Now for the fun part. I always begin gluing the tolex to the side of the cabinet closest to where I plan to have my seam. Since you've got everything lined up at this point, lay the covering flat again, leaving the cabinet sitting where it is on top of the tolex. Use a wide, stiff bristled brush to apply the contact cement to the tolex roughly the area of the first side that you're gluing. Also apply the contact cement to the side of the cabinet. Make sure you get full coverage, but not too thick. Now you have to wait until the cement dries. I think 5 minutes should do it, but just make sure it's no longer tacky to the touch. Once it's dry, you can carefully start at the bottom edge (which would actually be the top edge since the cabinet is upside down) and push the tolex up against the cabinet. It's best to roll it an inch or so at a time, making sure you don't wrinkle it. Remember that once the two glue surfaces come in contact, they will adhere immediately, so be very careful. If you have a rubber roller, you can use it to roll against the outside of the covering to press it firmly against the cabinet. This will help it bond better. You can also use a glass jar or bottle if you don't have a roller. Once you've finished with the first side, you can turn the cabinet over and do the top, then the other side, making sure the tolex is snug at the corner edges.

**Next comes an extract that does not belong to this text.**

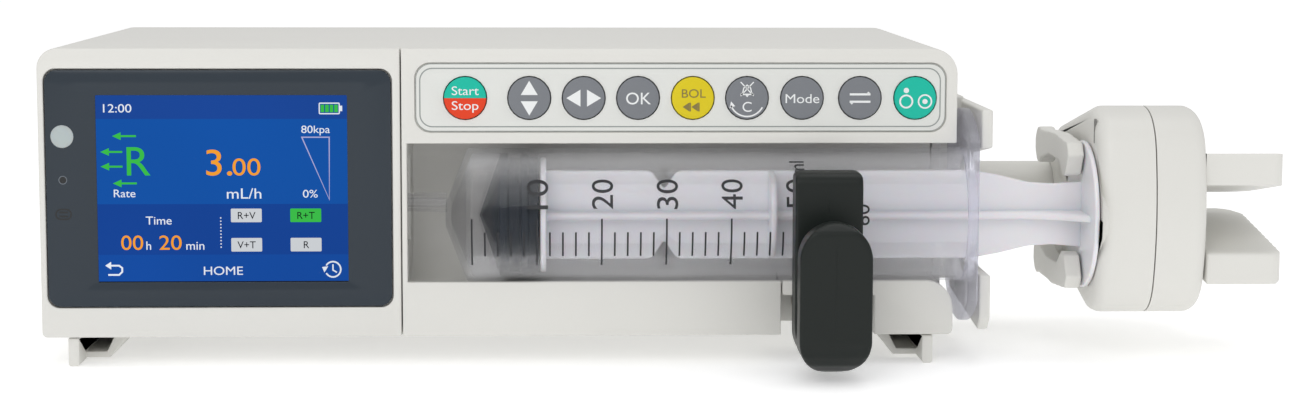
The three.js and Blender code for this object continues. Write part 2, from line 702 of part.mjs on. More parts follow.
// The plate rises to the back for the lever (side -1) and falls for the fixed grip (side 1).
function slopedPlate(x0, side, back) {
  const { front, slope, thick, reach } = GRIP;
  const middle = TUBE.z + side * reach;
  const plate = prism("z", gripPlate(x0, front, back), -thick / 2, thick / 2, 6);
  const tilt = new THREE.Matrix4().makeBasis(
    new THREE.Vector3(1, 0, 0),
    new THREE.Vector3(0, 1, -side * slope),
    new THREE.Vector3(0, 0, 1),
  );
  tilt.setPosition(0, 0, middle + side * slope * front);
  return plate.transform(tilt.elements);
}

function headRightShell() {
  const { seam, x1 } = HEAD;
  const left = seam + GAP / 2;
  const shell = cut(
    prism("x", headOutline(0), left, x1, 8),
    prism("x", headOutline(WALL), left - 1, x1 - WALL, 8),
    bar("x", x1 - 4, x1 + 1, TUBE.y, TUBE.z, LEVER_SHAFT + GAP),
  );
  return join(shell, slopedPlate(x1 - 1, 1, FIXED_GRIP_BACK));
}

function clutchLever() {
  const x0 = HEAD.x1 + 0.5;
  const { y, z } = TUBE;
  const { slope, thick, reach, front } = GRIP;
  const back = LEVER_BACK;
  const low = z - reach + slope * (back - front);
  const armWidth = 8;
  const arm = outline([
    [back - armWidth, low - thick / 2 - 1.2],
    [y, z - 6.8],
    [y, z + 6],
    [back - armWidth, low + thick / 2 - 1.2],
  ]);
  const hub = bar("x", x0, x0 + armWidth, y, z, 7, 20);
  const shaft = bar("x", HEAD.seam + 2, x0 + 1, y, z, LEVER_SHAFT, SMALL_ROUND);
  return join(slopedPlate(x0, -1, back), prism("x", arm, x0, x0 + armWidth), hub, shaft);
}

// A claw lies flat beside the head's left face, and its tip laps over the rim of the thumb disc.
function claw(side) {
  const { x0, x1 } = CLAW;
  const pivotZ = SYRINGE.z + side * CLAW_PIVOT.rise;
  const at = (points) => outline(points.map(([y, rise]) => [y, SYRINGE.z + side * rise]));
  const arm = at([
    [41, 9.8],
    [27, 12.5],
    [15, 12.2],
    [9.5, 8.9],
    [6.5, 9.6],
    [3.2, 14.4],
    [5.2, 17.2],
    [20, 18.2],
    [41, 17.6],
  ]);
  const hub = bar("x", x0, x1, CLAW_PIVOT.y, pivotZ, 4.4, 20);
  const pin = bar("x", x1 - 1, HEAD.x0 + 9, CLAW_PIVOT.y, pivotZ, 3, SMALL_ROUND);
  return join(prism("x", arm, x0, x1), hub, pin);
}

function driveTube() {
  const { y, z, outer, inner, left, right } = TUBE;
  return cut(bar("x", left, right, y, z, outer), bar("x", left - 1, right + 1, y, z, inner));
}

function tubeSeal() {
  const { y, z, outer } = TUBE;
  const x1 = CASE_WIDTH;
  return cut(
    bar("x", x1 - WALL, x1, y, z, outer + 2.3),
    bar("x", x1 - WALL - 1, x1 + 1, y, z, outer + 0.25),
  );
}

function clutchRod() {
  return bar("x", CARRIAGE.x0 + 3, HEAD.seam + 1.7, TUBE.y, TUBE.z, 2, SMALL_ROUND);
}

// ---------------------------------------------------------------- drive
function driveChassis() {
  const { x0, x1, y0, y1, z0, base, baseFront, top, plate } = CHASSIS;
  const side = (a, b) => block(a, b, y0, y1, z0, top);
  const bearingHole = bar("x", x0 - 1, x1 + 1, SCREW.y, SCREW.z, 8);
  const guideHole = bar("x", x0 - 1, x1 + 1, GUIDE.y, GUIDE.z, GUIDE.radius + 0.2, SMALL_ROUND);
  const tubeHole = bar("x", x1 - plate - 1, x1 + 1, TUBE.y, TUBE.z, TUBE.outer + 0.6);
  const motorFace = MOTOR.x1 + GAP;
  const motorPlate = block(motorFace, motorFace + 1.5, y1 - 20, MOTOR.y + 14, z0, MOTOR.z + 14);
  const shaftHole = bar("x", motorFace - 1, motorFace + 3, MOTOR.y, MOTOR.z, 4, SMALL_ROUND);
  const foot = block(motorFace, x0 + 1, y1 - 20, y1, z0, z0 + base);
  const floor = block(x0, x1, baseFront, y1, z0, z0 + base);
  const bearer = join(floor, side(x0, x0 + plate), side(x1 - plate, x1));
  return join(cut(bearer, bearingHole, guideHole, tubeHole), foot, motorPlate.subtract(shaftHole));
}

function stepperMotor() {
  const { x0, x1, y, z, side } = MOTOR;
  const half = side / 2;
  const body = prism("x", roundedRectangle(y - half, y + half, z - half, z + half, 3), x0, x1);
  return cut(body, bar("x", x1 - 12, x1 + 1, y, z, 2.8, SMALL_ROUND));
}

function motorPulley() {
  const { x0, x1, motor } = PULLEY;
  const wheel = bar("x", x0, x1, MOTOR.y, MOTOR.z, motor);
  return join(wheel, bar("x", MOTOR.x1 - 11, x0 + 1, MOTOR.y, MOTOR.z, 2.5, SMALL_ROUND));
}

function screwPulley() {
  const { x0, x1, screw } = PULLEY;
  const { y, z, radius } = SCREW;
  return cut(bar("x", x0, x1, y, z, screw), bar("x", x0 - 1, x1 + 1, y, z, radius + 0.2, SMALL_ROUND));
}

// The outer tangent outline round the two pulleys, each enlarged by the same amount.
function beltOutline(extra) {
  const from = new THREE.Vector2(SCREW.y, SCREW.z);
  const to = new THREE.Vector2(MOTOR.y, MOTOR.z);
  const direction = to.clone().sub(from).angle();
  const lean = Math.acos((PULLEY.screw - PULLEY.motor) / from.distanceTo(to));
  const shape = new THREE.Shape();
  shape.absarc(from.x, from.y, PULLEY.screw + extra, direction + lean, direction - lean + 2 * Math.PI, false);
  shape.absarc(to.x, to.y, PULLEY.motor + extra, direction - lean, direction + lean, false);
  return shape;
}

function driveBelt() {
  const x0 = PULLEY.x0 + 0.8;
  const x1 = PULLEY.x1 - 0.8;
  return prism("x", beltOutline(1.5), x0, x1, 12).subtract(prism("x", beltOutline(0.3), x0 - 1, x1 + 1, 12));
}

function leadScrew() {
  return bar("x", PULLEY.x0 - 0.3, CHASSIS.x1 + 1, SCREW.y, SCREW.z, SCREW.radius, SMALL_ROUND);
}

function screwBearing(x0) {
  const { y, z, radius } = SCREW;
  const ring = bar("x", x0, x0 + CHASSIS.plate, y, z, 7.7);
  return cut(ring, bar("x", x0 - 1, x0 + CHASSIS.plate + 1, y, z, radius + 0.2, SMALL_ROUND));
}

function guideRod() {
  return bar("x", CHASSIS.x0, CHASSIS.x1, GUIDE.y, GUIDE.z, GUIDE.radius, SMALL_ROUND);
}

function carriage() {
  const { x0, x1, y0, y1, z0, z1, top } = CARRIAGE;
  const low = block(x0, x1, y0, y1, z0, z1);
  const tower = block(x0, x1, GUIDE.y - 8, GUIDE.y + 8, z1 - 1, top);
  return cut(
    join(low, tower),
    bar("x", x0 - 1, x1 + 1, GUIDE.y, GUIDE.z, GUIDE.radius + 0.3, SMALL_ROUND),
    bar("x", x0 - 1, x1 + 1, SCREW.y, SCREW.z, SCREW.radius + 0.6, SMALL_ROUND),
    bar("x", x0 - 1, x1 + 1, TUBE.y, TUBE.z, 2.5, SMALL_ROUND),
    block(x0 + 2.6, x1 - 2.6, SCREW.y - 7.4, SCREW.y + 7.4, z0 + 4.5, z1 + 1),
  );
}

function halfNut() {
  const { x0, x1, z1 } = CARRIAGE;
  const half = block(x0 + 2.9, x1 - 2.9, SCREW.y - 7, SCREW.y + 7, SCREW.z + 0.2, z1 - 0.4);
  return half.subtract(bar("x", x0, x1, SCREW.y, SCREW.z, SCREW.radius + GAP, SMALL_ROUND));
}

// ---------------------------------------------------------------- finishes
const CASING = { color: 0xdddcd7, roughness: 0.45, metalness: 0 };
const CASING_SHADE = { color: 0xc6c5c1, roughness: 0.5, metalness: 0 };
const DARK_GLASS = { color: 0x404951, roughness: 0.12, metalness: 0 };
const BLACK_PLASTIC = { color: 0x2b302f, roughness: 0.4, metalness: 0 };
const CIRCUIT_BOARD = { color: 0x1f5a38, roughness: 0.55, metalness: 0 };
const STEEL = { color: 0xb8bbbd, roughness: 0.3, metalness: 1 };
const ALUMINIUM = { color: 0xc9ccce, roughness: 0.4, metalness: 1 };
const BRASS = { color: 0xb5964a, roughness: 0.35, metalness: 1 };
const CLEAR_PLASTIC = { color: 0xd9d8e2, roughness: 0.12, metalness: 0 };
const MILKY_PLASTIC = { color: 0xdedce2, roughness: 0.4, metalness: 0 };
const RUBBER = { color: 0x1e2a38, roughness: 0.7, metalness: 0 };
const LABEL_FILM = { color: 0xdcddd9, roughness: 0.35, metalness: 0 };

// ---------------------------------------------------------------- assembly
const pump = new THREE.Group();
const shift = new THREE.Group();
shift.position.set(-(OVERALL.x0 + OVERALL.x1) / 2, -(OVERALL.y0 + OVERALL.y1) / 2, 0);
pump.add(shift);

function place(name, body, finish) {
  const mesh = new THREE.Mesh(geometryOf(body), new THREE.MeshStandardMaterial(finish));
  mesh.name = name;
  shift.add(mesh);
}

place("rear_housing", rearHousing(), CASING);
place("screen_frame", screenFrame(), CASING);
place("syringe_bed", syringeBed(), CASING);
place("clamp_block", clampBlock(), CASING_SHADE);
place("flange_holder", flangeHolder(), CASING);
place("left_rail", rail(5.7, 1), CASING);
place("right_rail", rail(206.2, -1), CASING);
place("battery_door", batteryDoor(), CASING);
REAR_SCREWS.forEach(([name, x, z]) => place(name, rearScrew(x, z), STEEL));
place("mains_inlet", mainsInlet(), BLACK_PLASTIC);
place("speaker", speaker(), BLACK_PLASTIC);

place("touch_glass", touchGlass(), DARK_GLASS);
place("status_light", statusLight(), MILKY_PLASTIC);
place("lcd_panel", lcdPanel(), BLACK_PLASTIC);
place("display_board", displayBoard(), CIRCUIT_BOARD);
place("main_board", mainBoard(), CIRCUIT_BOARD);
place("power_board", powerBoard(), CIRCUIT_BOARD);
place("battery_pack", batteryPack(), { color: 0x2f4f7a, roughness: 0.45, metalness: 0 });

place("key_label", keyLabel(), LABEL_FILM);
place("keypad_board", keypadBoard(), CIRCUIT_BOARD);
keyPositions().forEach(({ name, x, colour }) => place(name, key(x), { color: colour, roughness: 0.4 }));

place("syringe_barrel", syringeBarrel(), CLEAR_PLASTIC);
place("plunger_rod", plungerRod(), MILKY_PLASTIC);
place("plunger_stopper", plungerStopper(), RUBBER);

place("clamp_arm", clampArm(), BLACK_PLASTIC);
place("clamp_shaft", clampShaft(), STEEL);
place("clamp_bush", clampBush(), BRASS);
place("clamp_collar", clampCollar(), STEEL);
place("clamp_spring", clampSpring(), STEEL);

place("head_left_shell", headLeftShell(), CASING);
place("head_right_shell", headRightShell(), CASING);
place("clutch_lever", clutchLever(), CASING);
place("upper_claw", claw(1), CASING);
place("lower_claw", claw(-1), CASING);
place("pressure_plate", pressurePlate(), STEEL);
place("drive_tube", driveTube(), CASING);
place("tube_seal", tubeSeal(), RUBBER);
place("clutch_rod", clutchRod(), STEEL);

place("drive_chassis", driveChassis(), ALUMINIUM);
place("stepper_motor", stepperMotor(), STEEL);
place("motor_pulley", motorPulley(), ALUMINIUM);
place("screw_pulley", screwPulley(), ALUMINIUM);
place("drive_belt", driveBelt(), RUBBER);
place("lead_screw", leadScrew(), STEEL);
place("left_screw_bearing", screwBearing(CHASSIS.x0), STEEL);
place("right_screw_bearing", screwBearing(CHASSIS.x1 - CHASSIS.plate), STEEL);
place("guide_rod", guideRod(), STEEL);
place("carriage", carriage(), ALUMINIUM);
place("half_nut", halfNut(), BRASS);

export default pump;
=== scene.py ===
# A slim stackable syringe pump with a 50 ml syringe loaded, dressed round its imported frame.
# Lengths are millimetres from the casing's left side, its front face and the table until a piece is
# finished; then they become metres in the frame's own coordinates.
import math

import bmesh
import bpy
from mathutils import Matrix, Vector


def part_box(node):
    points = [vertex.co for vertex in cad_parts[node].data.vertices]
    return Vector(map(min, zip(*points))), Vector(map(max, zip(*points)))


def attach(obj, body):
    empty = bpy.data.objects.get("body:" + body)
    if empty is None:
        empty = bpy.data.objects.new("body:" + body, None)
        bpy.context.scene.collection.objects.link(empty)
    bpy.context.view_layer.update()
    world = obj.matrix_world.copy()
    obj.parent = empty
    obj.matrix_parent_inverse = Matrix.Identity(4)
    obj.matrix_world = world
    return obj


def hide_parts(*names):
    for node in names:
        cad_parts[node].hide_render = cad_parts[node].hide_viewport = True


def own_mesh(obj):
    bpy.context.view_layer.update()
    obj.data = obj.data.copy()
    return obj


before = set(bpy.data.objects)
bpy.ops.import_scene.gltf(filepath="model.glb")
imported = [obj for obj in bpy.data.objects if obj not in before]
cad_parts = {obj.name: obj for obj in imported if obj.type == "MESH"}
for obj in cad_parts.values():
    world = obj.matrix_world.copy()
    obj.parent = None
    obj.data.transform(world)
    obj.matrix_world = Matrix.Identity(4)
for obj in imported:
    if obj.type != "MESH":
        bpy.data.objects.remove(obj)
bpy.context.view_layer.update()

MM = 0.001
corner = Vector(
    (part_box("screen_frame")[0].x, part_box("screen_frame")[0].y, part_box("left_rail")[0].z)
)
TO_FRAME = Matrix.Translation(corner) @ Matrix.Scale(MM, 4)


def span(node):
    """A node's box in the casing's millimetres: x0, x1, y0, y1, z0, z1."""
    low, high = ((p - corner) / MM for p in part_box(node))
    return low.x, high.x, low.y, high.y, low.z, high.z


# ---- Studio -------------------------------------------------------------------------------------
# The pump stands on a pale sheet under two broad lamps, with white all round. The camera is a little
# above the casing and left of the whole pump's middle, turned slightly to the right.
EYE = (117.0, -597.1, 103.9)
EYE_TURN = (83.73, -0.14, -2.23)
LENS = 71.84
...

Hopefully this is all making sense, but without pictures it might be confusing. If you have any questions, just ask.
After the top and sides are glued up, you can do the bottom. You should have a short piece of material at one end, and a long piece at the other end. Do the short side first up to the seam location. Apply the glue just slightly past the seam (1/4"). Once that section is glued down, you should have a couple of inches of extra material beyond the seam location that is loose and not glued down. Leave the extra material there for now. apply glue to the last section of cabinet and tolex, and after it dries work from the side toward the seam pressing the tolex into place. Your last two inches or so will overlap the additional material at the seam. This part is tricky, but if you are careful, your seam should be virtually invisible. Take some masking tape and tape the end of the tolex down at or past the seam. This will hold it in place while you cut it. Use a metal straightedge and a very sharp utility knife to cut though both layers of tolex at the seam including the radiused edges. Finish the cuts with a pair of scissors as straight as possible. You should now be able to remove the two excess pieces of covering, and press the last couple of inches into place up to the seam, which will hopefully be nice and straight, and as I said, virtually invisible.
Now you have to glue down the tolex that wraps around to the inside of the head shell. It's pretty much the same procedure. Do one edge at a time. I like to use a piece of masking tape to hold the tolex back while the contact cement dries properly before sticking it down. At the corners, you can use the same procedure as the bottom seam to do your 45 degree mitres. If you amp doesn't have corner protectors, you'll want to get the radiused corners perfect. That's a little hard to explain without pictures unfortunately. Maybe in the future I will do another one and take pictures so you can see what I'm talking about.
So, that's pretty much it for now, until I think of something else.
Oh, and before you install any hardware back on the cabinet like handles, corners, etc. Let the cabinet sit for a couple of days for the cement to cure. Otherwise, you can get bubbling at those spots, and that looks really bad.